November 2021 CDT in Maths of Random Systems Workshop

This event will take place in person in the Huxley Building, room 139.
For a link to view the talks remotely please contact lydia.noa@imperial.ac.uk

3.00-3.40  Benedikt Petko Brownian motion on Riemannian manifolds   

3.40-4.15  Felix Prenzel Data-driven modelling of limit order markets   

4.15-5.00  Dr Dante Kalise High-dimensional approximation of Hamilton-Jacobi-Bellman PDEs – architectures, algorithms and applications

Hamilton-Jacobi Partial Differential Equations (HJ PDEs) are a central object in optimal control and differential games, enabling the computation of robust controls in feedback form. High-dimensional HJ PDEs naturally arise in the feedback synthesis for high-dimensional control systems, and their numerical solution must be sought outside the framework provided by standard grid-based discretizations. In this talk, I will discuss the construction novel computational methods for approximating high-dimensional HJ PDEs, based on tensor decompositions, polynomial approximation, and deep neural networks.

 

Benedikt Petko

CDT Student (Imperial College London)

Benedikt is a PhD student on our CDT in mathematics at Imperial College London. He studies an intersection of probability theory, Riemannian and discrete geometry.
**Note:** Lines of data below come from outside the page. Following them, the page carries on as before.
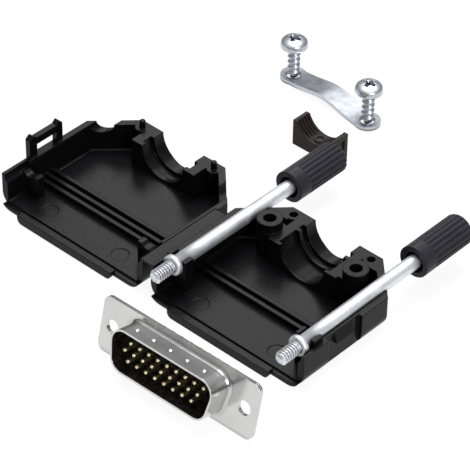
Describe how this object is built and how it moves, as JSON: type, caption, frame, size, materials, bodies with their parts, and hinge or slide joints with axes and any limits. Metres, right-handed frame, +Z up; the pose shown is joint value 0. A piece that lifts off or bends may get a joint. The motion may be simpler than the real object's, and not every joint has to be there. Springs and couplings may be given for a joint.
{
  "type": "d-sub connector kit",
  "caption": "Black hinged plastic backshell with knobbed jackscrews, a D-shaped male solder connector, a bent clamp strap with screws and a saddle-shaped cable insert.",
  "frame": {"origin": "centre of the hood base's underside, on the surface the kit lies on", "axes": "+Z up, +Y towards the cable exit and the knobs, +X towards the latch side of the base; the open lid lies on the -X side"},
  "size_m": [0.0848, 0.0989, 0.0128],
  "materials": {
    "hood_plastic": "satin moulded",
    "knob_plastic": "satin moulded",
    "zinc_plated_steel": "bright zinc plated",
    "tinned_shell": "bright tin plated",
    "insulator_plastic": "moulded",
    "gold_contact": "gold flashed"
  },
  "bodies": {
    "base": {"hood_base": "hood_plastic", "cable_clamp_strap": "zinc_plated_steel", "clamp_screw_left": "zinc_plated_steel", "clamp_screw_right": "zinc_plated_steel", "cable_insert": "hood_plastic", "connector_front_shell": "tinned_shell", "connector_rear_shell": "tinned_shell", "front_insulator": "insulator_plastic", "rear_insulator": "insulator_plastic", "contact_01": "gold_contact", "contact_02": "gold_contact", "contact_03": "gold_contact", "contact_04": "gold_contact", "contact_05": "gold_contact", "contact_06": "gold_contact", "contact_07": "gold_contact", "contact_08": "gold_contact", "contact_09": "gold_contact", "contact_10": "gold_contact", "contact_11": "gold_contact", "contact_12": "gold_contact", "contact_13": "gold_contact", "contact_14": "gold_contact", "contact_15": "gold_contact", "contact_16": "gold_contact", "contact_17": "gold_contact", "contact_18": "gold_contact", "contact_19": "gold_contact", "contact_20": "gold_contact", "contact_21": "gold_contact", "contact_22": "gold_contact", "contact_23": "gold_contact", "contact_24": "gold_contact", "contact_25": "gold_contact", "contact_26": "gold_contact"},
    "lid": {"hood_lid": "hood_plastic", "film_hinge": "hood_plastic"},
    "jackscrew_left": {"jackscrew_left_rod": "zinc_plated_steel", "jackscrew_left_knob": "knob_plastic"},
    "jackscrew_right": {"jackscrew_right_rod": "zinc_plated_steel", "jackscrew_right_knob": "knob_plastic"}
  },
  "joints": [
    {"name": "lid_hinge", "type": "hinge", "parent": "base", "child": "lid", "pos_m": [-0.02095, -0.0055, 0.0077], "axis": [0, 1, 0], "range_deg": [0, 180]},
    {"name": "jackscrew_left_spin", "type": "hinge", "parent": "base", "child": "jackscrew_left", "pos_m": [-0.01665, 0, 0.0077], "axis": [0, -1, 0], "continuous": true},
    {"name": "jackscrew_right_spin", "type": "hinge", "parent": "base", "child": "jackscrew_right", "pos_m": [0.01665, 0, 0.0077], "axis": [0, -1, 0], "continuous": true}
  ]
}
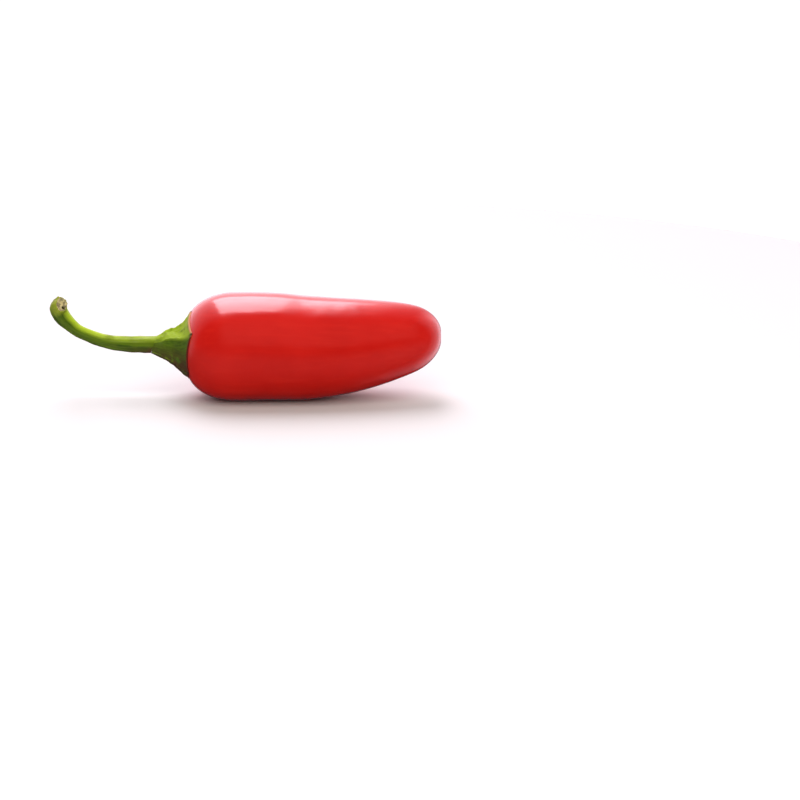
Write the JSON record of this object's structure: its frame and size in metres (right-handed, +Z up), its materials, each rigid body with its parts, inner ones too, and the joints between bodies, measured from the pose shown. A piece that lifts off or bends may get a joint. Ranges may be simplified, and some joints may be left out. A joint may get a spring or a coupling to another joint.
{
  "type": "chilli pepper",
  "caption": "Ripe red chilli pepper with a blunt tapering pod, a six-cornered green calyx and a long stem that hooks upward, lying on its side.",
  "frame": {"origin": "on the surface the pepper lies on, under the middle of its overall box", "axes": "+X from the stem to the tip of the pod, +Z up, +Y to the left of someone looking along +X"},
  "size_m": [0.1078, 0.0304, 0.0296],
  "materials": {
    "pod_skin": "gloss",
    "calyx_green": "satin",
    "stem_green": "satin"
  },
  "bodies": {
    "root": {"pod": "pod_skin", "calyx": "calyx_green", "stem": "stem_green"}
  },
  "joints": []
}
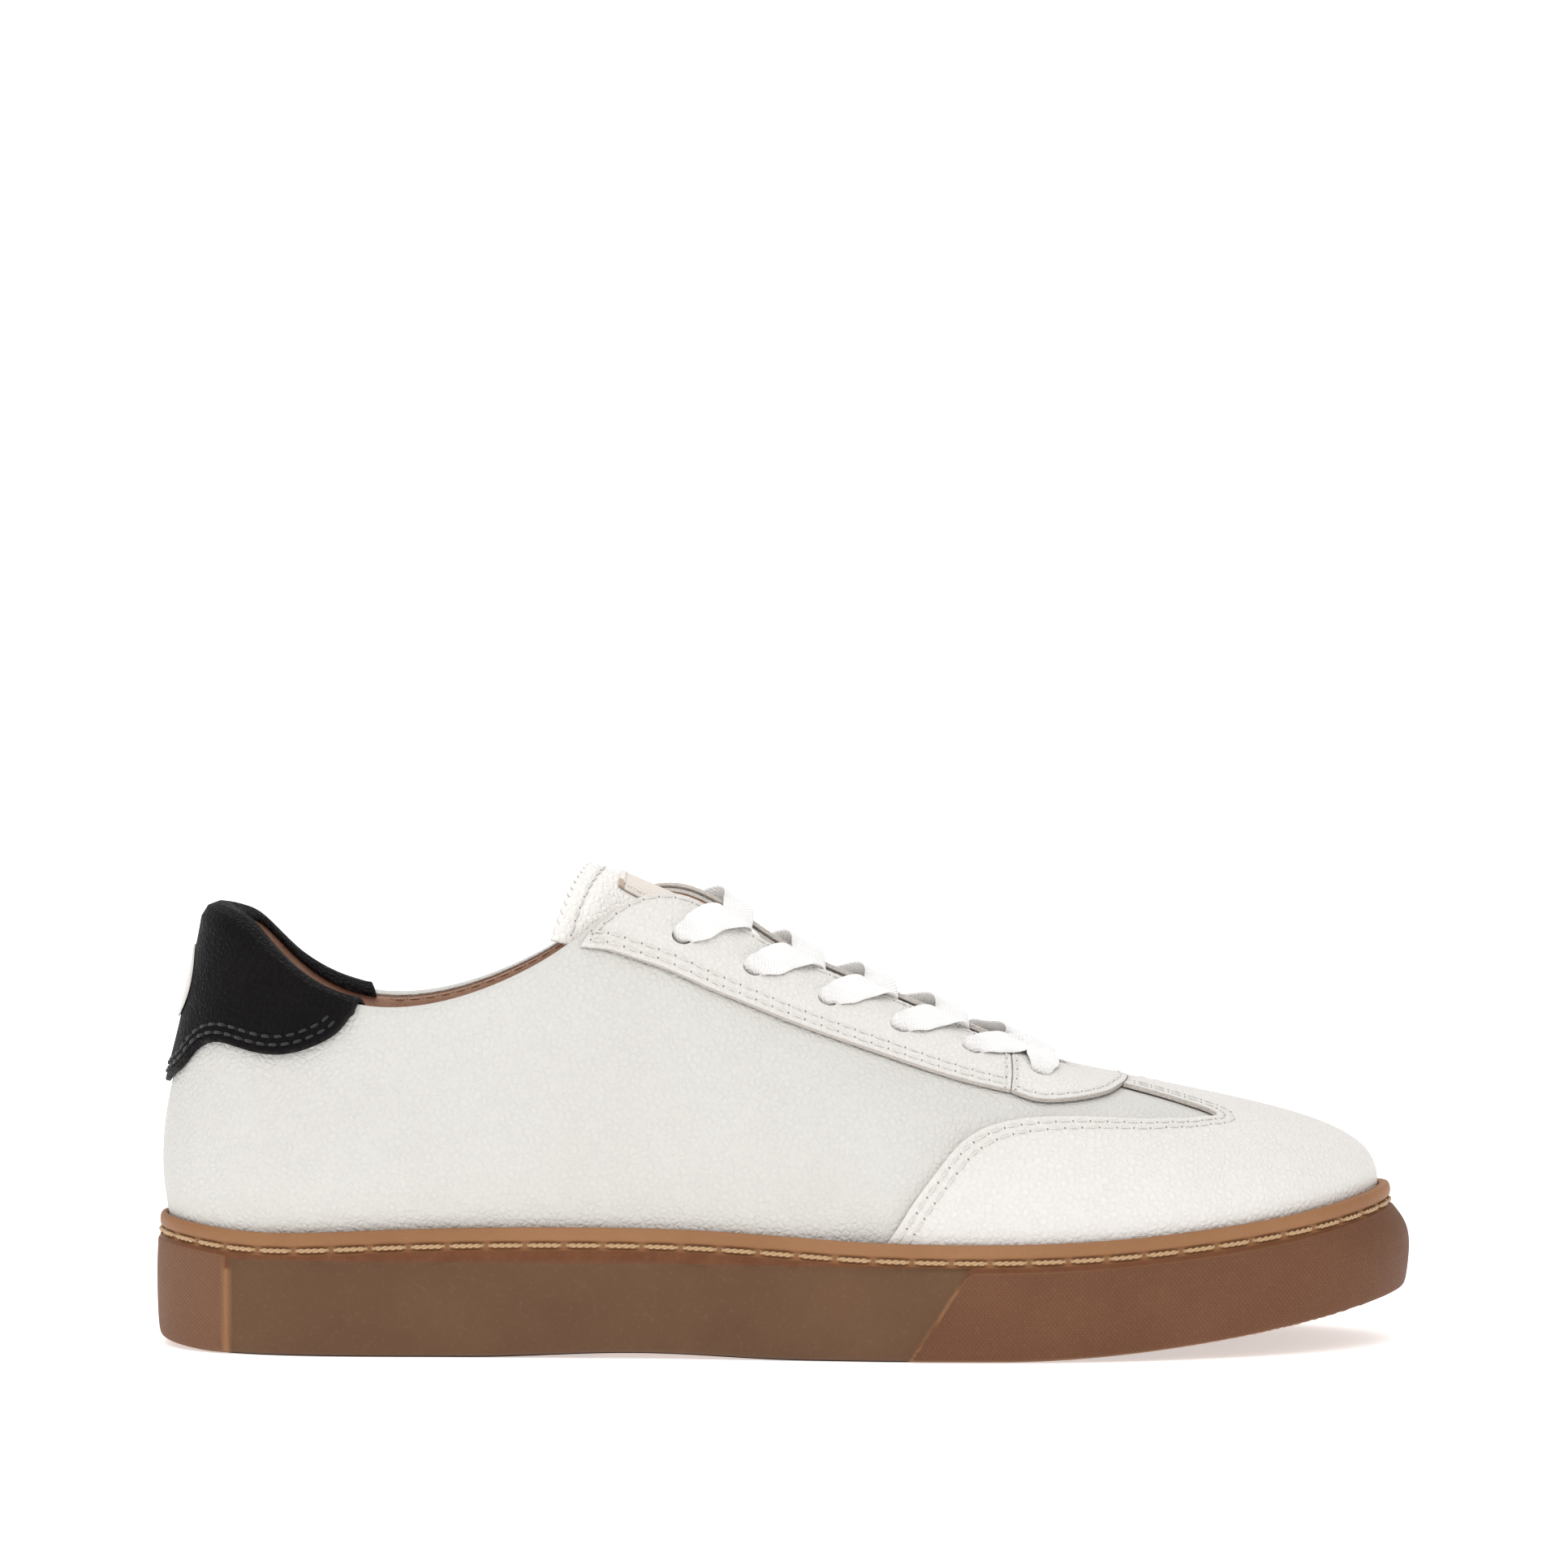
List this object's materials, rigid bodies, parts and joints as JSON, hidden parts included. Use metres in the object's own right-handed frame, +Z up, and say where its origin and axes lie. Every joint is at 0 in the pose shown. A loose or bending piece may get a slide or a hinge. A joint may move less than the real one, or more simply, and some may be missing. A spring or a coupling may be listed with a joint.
{
  "type": "court shoe",
  "caption": "Low right court shoe: stitched rubber cupsole, white leather upper with padded black heel tab, flat laces, padded tongue and a removable footbed.",
  "frame": {"origin": "centre of the shoe's bounding box in plan, at the ground under the sole", "axes": "+X from heel to toe, +Y to the medial (inner) side of this right shoe, +Z up"},
  "size_m": [0.2978, 0.1081, 0.1133],
  "materials": {
    "gum_rubber": "matte",
    "white_leather": "smooth with a fine grain",
    "black_leather": "pebbled",
    "tan_lining": "matte",
    "foam": "open cell",
    "board": "fibre board",
    "cotton": "flat woven",
    "waxed_thread": "waxed",
    "clear_plastic": "satin"
  },
  "bodies": {
    "shoe": {"cupsole": "gum_rubber", "foam_midsole": "foam", "lasting_board": "board", "sole_stitching": "waxed_thread", "quarter_lateral": "white_leather", "quarter_medial": "white_leather", "eyestay_lateral": "white_leather", "eyestay_medial": "white_leather", "throat_piece": "white_leather", "vamp": "white_leather", "toe_puff": "board", "heel_tab": "black_leather", "heel_counter": "board", "collar_foam": "foam", "quarter_lining": "tan_lining", "vamp_lining": "tan_lining", "heel_badge": "clear_plastic", "shoelace": "cotton", "aglet_lateral": "clear_plastic", "aglet_medial": "clear_plastic"},
    "tongue": {"tongue_face": "white_leather", "tongue_foam": "foam", "tongue_lining": "tan_lining", "tongue_label": "cotton"},
    "footbed": {"footbed": "tan_lining"}
  },
  "joints": [
    {"name": "tongue_hinge", "type": "hinge", "parent": "shoe", "child": "tongue", "pos_m": [0.0715, 0, 0.053], "axis": [0, 1, 0], "range_deg": [-8, 0], "stiffness_Nm_per_rad": 0.5, "springref_deg": 4.58},
    {"name": "footbed_lift", "type": "hinge", "parent": "shoe", "child": "footbed", "pos_m": [0.1335, 0, 0.0255], "axis": [0, 1, 0], "range_deg": [0, 5]}
  ]
}
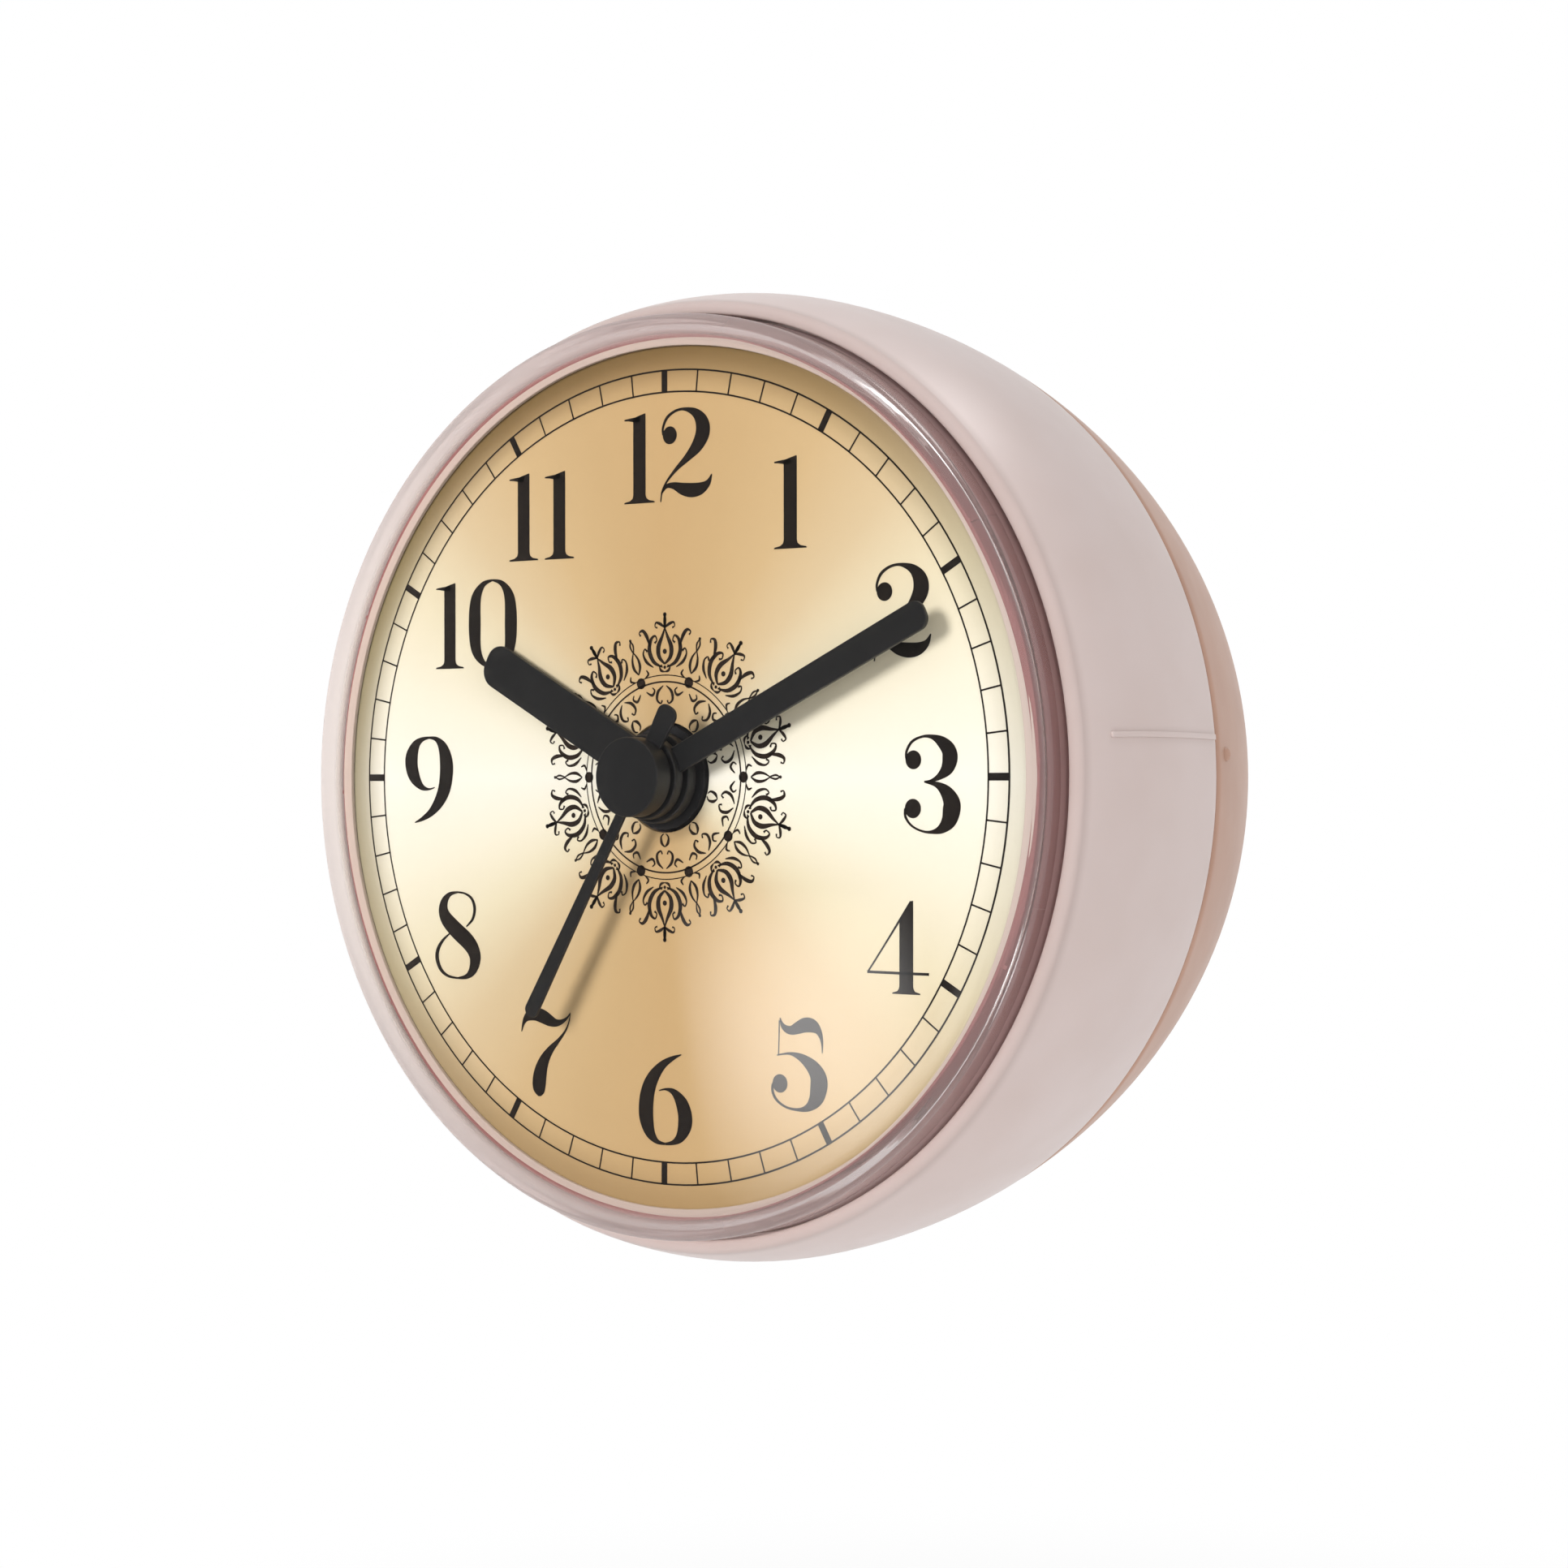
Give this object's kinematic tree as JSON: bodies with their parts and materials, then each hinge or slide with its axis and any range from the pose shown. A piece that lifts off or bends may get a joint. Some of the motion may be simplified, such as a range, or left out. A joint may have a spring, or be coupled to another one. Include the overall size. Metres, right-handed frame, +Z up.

He works under the supervision of Prof Xue-Mei Li who is a specialist in stochastic differential geometry.

Felix Prenzel

CDT Student (University of Oxford)

Felix is a DPhil student on the CDT working at the University of Oxford Mathematical Institute. He works with industry partners JP Morgan with supervision from Prof Mihai Cucuringu.

Dr Dante Kalise

Imperial College London

Dante Kalise is Senior Lecturer in Computational Optimisation and Control at the Department of Mathematics, Imperial College London. Before joining Imperial, he was Assistant Professor in Applied Mathematics at the University of Nottingham, and held research positions at RICAM Linz, and at La Sapienza University of Rome. Kalise's research spans topics in scientific computing, optimal control, and PDEs. His current research is focused on the analysis and design of computational methods for the solution of high-dimensional HJB PDEs and applications in nonlinear feedback control for PDE dynamics and agent-based models.